At the current signpost on this road, along with revisiting the 1979 seven-part BBC television dramatization of Tinker Tailor Soldier Spy, I think this novel is le Carré’s magnum opus.

He captures the complexity of personal, professional, organizational, and international betrayal with an ease of language and clarity that makes the novel transcend the spy genre. It reveals a wider consideration of dishonesties linked to life-long pursuits that turn out to be less than the ideals they once seemed, and, on the other side, less the absolute villainies they once seemed.

It is an ageless tale of age as sinful in itself, the new as unquestionably better, and the hypocritical rewards for mediocrity, while duty, honour, and intelligence are despised and ostracized.

All of these themes converge in the person of George Smiley. A pudgy, ungainly, ageing little man none of us would spare a second glance in a public place. Alienated from his peers, like the pompous Roddy Martindale, and betrayed by others, like the somewhat younger Oliver Lacon, but especially Bill Haydon, a lover of Smiley’s serially unfaithful wife, and the ultimate cause of Smiley’s discontents.

Yet Smiley becomes necessary again, when the edifice of the new, and the credulous attitudes of the young come unstuck, revealing the theology of novelty to be corrupt, barely concealing the rotten center no one wants to see. When Haydon talks of his motives for betrayal, it seemed to me that the entire theme of old and new is a metaphor excoriating American imperialism—cultural and material—as the corruptor of all that was valuable in British traditions.

But it is also method: Smiley’s success depends on delving into the past, methodically like the Oxford don on whom he is styled, with careful interviews conjuring up the wonderful character of the discarded Connie Sachs, once an authoritative, indisputable lexicon of British intelligence; the dipsomaniac Jerry Westerby, now reduced to yellow press journalism (but elevated to protagonist in The Honourable Schoolboy); and Sam Collins, sacked from the service for doing his job well, and running a casino now, for even more questionable masters.

Smiley’s method isn’t merely bookish, though. It includes the mercenary cruelty of disinterring the recent past, intruding painfully on Jim Prideaux. The agent shot and tortured behind the Iron Curtain in a desperate last mission mounted by the deceased ‘Control’, the former chief of the ‘Circus’ (MI6), who had suspected the conspiracy Smiley now uncovers, and whose disgrace for pursuing that conspiracy so embarrassingly helped to maintain it.

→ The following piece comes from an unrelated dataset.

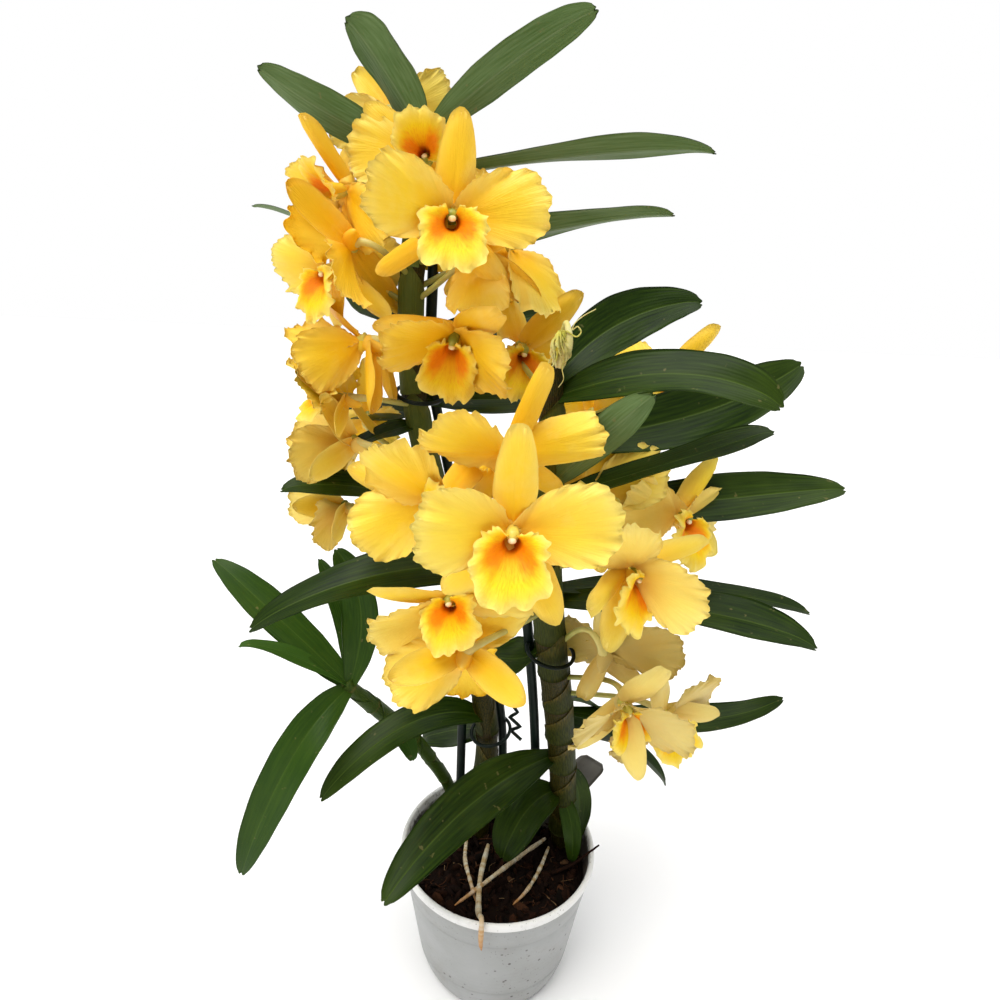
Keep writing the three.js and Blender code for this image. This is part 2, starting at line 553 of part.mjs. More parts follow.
const STAKE_RADIUS = 2.8;
const STAKES = [
  [[1, 29, 84], [-1, 27, 181], [-20, 25, 268], [-42, 20, 369], [-47, 17, 400], [-46, 14, 460]],
  [[27, 20, 84], [18, 5, 200], [6, -21, 300]],
  [[-26, 26, 84], [-26, 26, 190]],
];

const CLIP_WIRE = 1.1;
const CLIPS = [
  { middle: [-52.5, 14.5, 388], reach: 12.4, tilt: [0.25, 0.1] },
  { middle: [23, -15, 256], reach: 12.9, tilt: [0.2, 0.15] },
  { middle: [-7.5, 22, 176], reach: 12.4, tilt: [0.2, -0.2] },
];

const ZIGZAG = [[2.6, 27, 196], [9, 22, 190], [4, 24, 185], [11, 20, 181], [5, 23, 176], [12, 19, 172]];

const LABEL = { width: 20, thick: 0.9, height: 80, foot: [19, 28.5, 84], lean: 32 };

// ---- materials ----------------------------------------------------------------------------
const finish = (color, roughness) => new THREE.MeshStandardMaterial({ color, roughness, metalness: 0 });
const PETAL = finish(0xf3c552, 0.55);
const LEAF = finish(0x2c4418, 0.4);
const PLASTIC = finish(0xdfe2e2, 0.45);
const BARK = finish(0x2a190f, 0.95);
const ROOT = finish(0xcbb98a, 0.7);
const DARK_PLASTIC = finish(0x10261c, 0.5);
const GREY_LABEL = finish(0x8f8f8d, 0.6);
const WITHERED = finish(0xcfc478, 0.7);

// ---- putting the plant together -----------------------------------------------------------
const plant = new THREE.Group();

function addNode(name, solid, material) {
  const { vertProperties, triVerts } = solid.getMesh();
  const geometry = new THREE.BufferGeometry();
  geometry.setAttribute('position', new THREE.BufferAttribute(new Float32Array(vertProperties), 3));
  geometry.setIndex(new THREE.BufferAttribute(new Uint32Array(triVerts), 1));
  geometry.translate(0, 0, -UNDERSIDE);
  geometry.computeVertexNormals();
  const mesh = new THREE.Mesh(geometry, material);
  mesh.name = name;
  plant.add(mesh);
}

// Everything placed so far, grown by the gap, for later pieces to keep clear of.
const taken = [];

addNode('pot', potSolid(), PLASTIC);

const canes = Object.fromEntries(Object.entries(CANES).map(([name, cane]) => [name, caneSolid(cane)]));
Object.values(CANES).forEach((cane) => taken.push(caneSolid(cane, GAP)));

STAKES.forEach((places, k) => {
  const points = places.length > 2 ? curveThrough(places, 7) : places.map(at);
  const radii = points.map(() => STAKE_RADIUS);
  const body = largest(clearOf(stem(points, radii, 6), taken));
  addNode(`stake_${k + 1}`, body, DARK_PLASTIC);
  taken.push(stem(points, points.map(() => STAKE_RADIUS), 6, GAP));
});

const ringSolid = ({ middle, reach, tilt }, grow = 0) => {
  const ring = new THREE.TorusGeometry(reach, CLIP_WIRE + grow, 4, 12);
  ring.rotateX(tilt[0]).rotateY(tilt[1]).translate(...middle);
  return solidOf(ring);
};
CLIPS.forEach((clip, k) => {
  addNode(`clip_${k + 1}`, largest(clearOf(ringSolid(clip), taken)), DARK_PLASTIC);
  taken.push(ringSolid(clip, GAP));
});

const zigzag = (grow = 0) => stem(ZIGZAG.map(at), ZIGZAG.map(() => 1.1), 4, grow);
addNode('clip_teeth', largest(clearOf(zigzag(), taken)), DARK_PLASTIC);
taken.push(zigzag(GAP));

const labelSolid = (grow = 0) => {
  const { width, thick, height, foot, lean } = LABEL;
  const card = new THREE.BoxGeometry(width + 2 * grow, thick + 2 * grow, height + 2 * grow);
  card.translate(0, 0, height / 2).rotateY(rad(lean)).translate(...foot);
  return solidOf(card);
};
addNode('plant_label', labelSolid(), GREY_LABEL);
taken.push(labelSolid(GAP));

for (const [name, branches] of Object.entries(ROOTS)) {
  const grownRoot = (grow) => joined(branches.map((places, b) => {
    const points = curveThrough(places, 7);
    const radii = points.map((p, k) => ROOT_RADII[name][b] * ramp(ROOT_TAPER, k / 7));
    return stem(points, radii, 5, grow);
  }));
  addNode(name, largest(clearOf(grownRoot(0), taken)), ROOT);
  taken.push(grownRoot(GAP));
}

// The blooms nearest the front are placed first and keep their whole form.
const order = BLOOMS.map((bloom, k) => [bloom, k]).sort((a, b) => a[0][0][1] - b[0][0][1]);
for (const [bloom, k] of order) {
  const body = largest(clearOf(bloomSolid(bloom, k), taken));
  addNode(`bloom_${String(k + 1).padStart(2, '0')}`, body, PETAL);
  const grown = largest(clearOf(bloomSolid(bloom, k, GAP), taken.slice(0, Object.keys(CANES).length)));
  taken.push(grown, body);
}

const WITHERED_STALK = [[13, -50, 411.5], [16, -52, 430], [17, -56, 424], [14, -58, 412]];
const withered = (grow = 0) => stem(WITHERED_STALK.map(at), [1.1, 1.6, 3.4, 1.4], 5, grow);
addNode('withered_bloom', largest(clearOf(withered(), taken)), WITHERED);
taken.push(withered(GAP));

const roomForLeaves = taken.slice(Object.keys(CANES).length);
for (const name of Object.keys(CANES)) {
  const own = LEAVES.filter((leaf) => leaf[0] === name);
  const blades = own.map((leaf) => clearOf(leafSolid(leaf), roomForLeaves));
  addNode(`leafy_${name}`, largest(joined([canes[name], ...blades])), LEAF);
  own.forEach((leaf) => roomForLeaves.push(leafSolid(leaf, GAP)));
}

addNode('substrate', largest(clearOf(soilSolid(), [...taken, ...roomForLeaves])), BARK);

export default plant;
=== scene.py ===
# The looks of a potted dendrobium orchid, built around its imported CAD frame.
# Lengths in the tables are millimetres; -Y is the front. Everything is made in code.
import math

import bpy
import numpy as np
from mathutils import Matrix, Vector


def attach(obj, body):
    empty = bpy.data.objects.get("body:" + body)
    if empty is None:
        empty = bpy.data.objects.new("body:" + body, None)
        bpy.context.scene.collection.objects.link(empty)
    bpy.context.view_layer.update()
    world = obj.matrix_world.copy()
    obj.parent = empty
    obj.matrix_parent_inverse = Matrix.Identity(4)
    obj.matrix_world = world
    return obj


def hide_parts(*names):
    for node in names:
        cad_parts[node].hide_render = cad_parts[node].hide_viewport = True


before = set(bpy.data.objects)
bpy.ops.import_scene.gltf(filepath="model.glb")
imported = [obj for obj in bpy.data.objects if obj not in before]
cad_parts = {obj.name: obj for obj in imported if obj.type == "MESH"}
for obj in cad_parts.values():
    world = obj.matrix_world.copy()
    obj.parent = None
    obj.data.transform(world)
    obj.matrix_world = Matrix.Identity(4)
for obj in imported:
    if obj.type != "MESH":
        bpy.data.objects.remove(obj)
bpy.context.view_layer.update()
scene = bpy.context.scene

MM = 0.001
WHITE = (255, 255, 255)


# ---- nodes ------------------------------------------------------------------------------------
MIX_SHARE, MIX_ONE, MIX_OTHER, MIX_RESULT = 0, 6, 7, 2     # the sockets of a mix node for colours


def linear(colour):
    shares = [c / 255 for c in colour]
    return tuple(s / 12.92 if s <= 0.04045 else ((s + 0.055) / 1.055) ** 2.4 for s in shares) + (1,)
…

I can’t help but see in this theme the evergreen lesson about the dangers of forgetting the past, and the folly of discarding the old, along with its memory of how things came to be, in favour of a naïve and ignorant replacement, as if by a blank page. It is a way of talking about liberal education, culture, heritage, and the value of tradition that is entirely missing now from all public debate, no matter how much nominal conservatives seek to wrap themselves in its virtues, or Millennial idiots propose that it can and has been superseded by the shiny baubles of consumer technology.

Le Carré delves into subjects taboo at the time, like the sexual relationship between Prideaux and Haydon that makes the former’s betrayal by the latter doubly pungent, and the wilful collaboration in Britain’s decline by faithless civil servants (and their masters, though by implication only) who have become grey accountants and hypocritical moralists without knowing the first thing about economics or ethics. It seems like a mournful mea culpa by a former civil servant regretful for having not been more effective.

If the lesson was obscure in the 1970s, it becomes more clear as I grow older: appearances of delightful modernity are ideology entirely indifferent to truth or principle, but even the appearance of tradition should not be taken as read rather than re-examined in each new circumstance.

The BBC television production of the story was a brilliant spark in a sea of sludge when it was shown in 1979, just before the onset of Thatcherism forever changed Britain, inverting its traditional status to make it a colony of the USA. At least in some eyes. Including, probably, le Carré’s.

Made on a characteristically low BBC budget, its sets and production techniques looked impoverished in comparison to contemporary television like The Rockford Files, Battlestar Galactica, or even MASH. More so today than almost forty years ago.

But the scripting was superb in its faithfulness, and the acting shines in a timeless fashion, with Alec Guiness personifying Smiley, Ian Richardson (later Urquhart in The House of Cards) dazzling as the duplicitous Bill Haydon, and the entire ensemble superbly characterizing not just people, but the verité of a culture and an era, the end of which I witnessed personally.

Everything about the execution of the seven-part television mini-series was and remains a Zeitgeist reflection of le Carré’s novel, the Britain of the day, and the theme of betrayal. I can discern its palpable reality even in the antithetical rise of the punk rock ethic it paralleled.

It is no small tribute to writers Bridget O’Connor and Peter Straughan, director Tomas Alfredson, and a brilliant cast, that the 2011 film did no violence to the novel or the earlier BBC dramatization.

With the Cold War gone, and its utility as a fulcrum for a morality tale degraded by decades of propagandistic trivialization, I suspect the story just doesn’t make sense to younger audiences today. They may not be able to see past the period setting to discover the timelessness of their parents’ neuroses, nor their own ideological shallowness.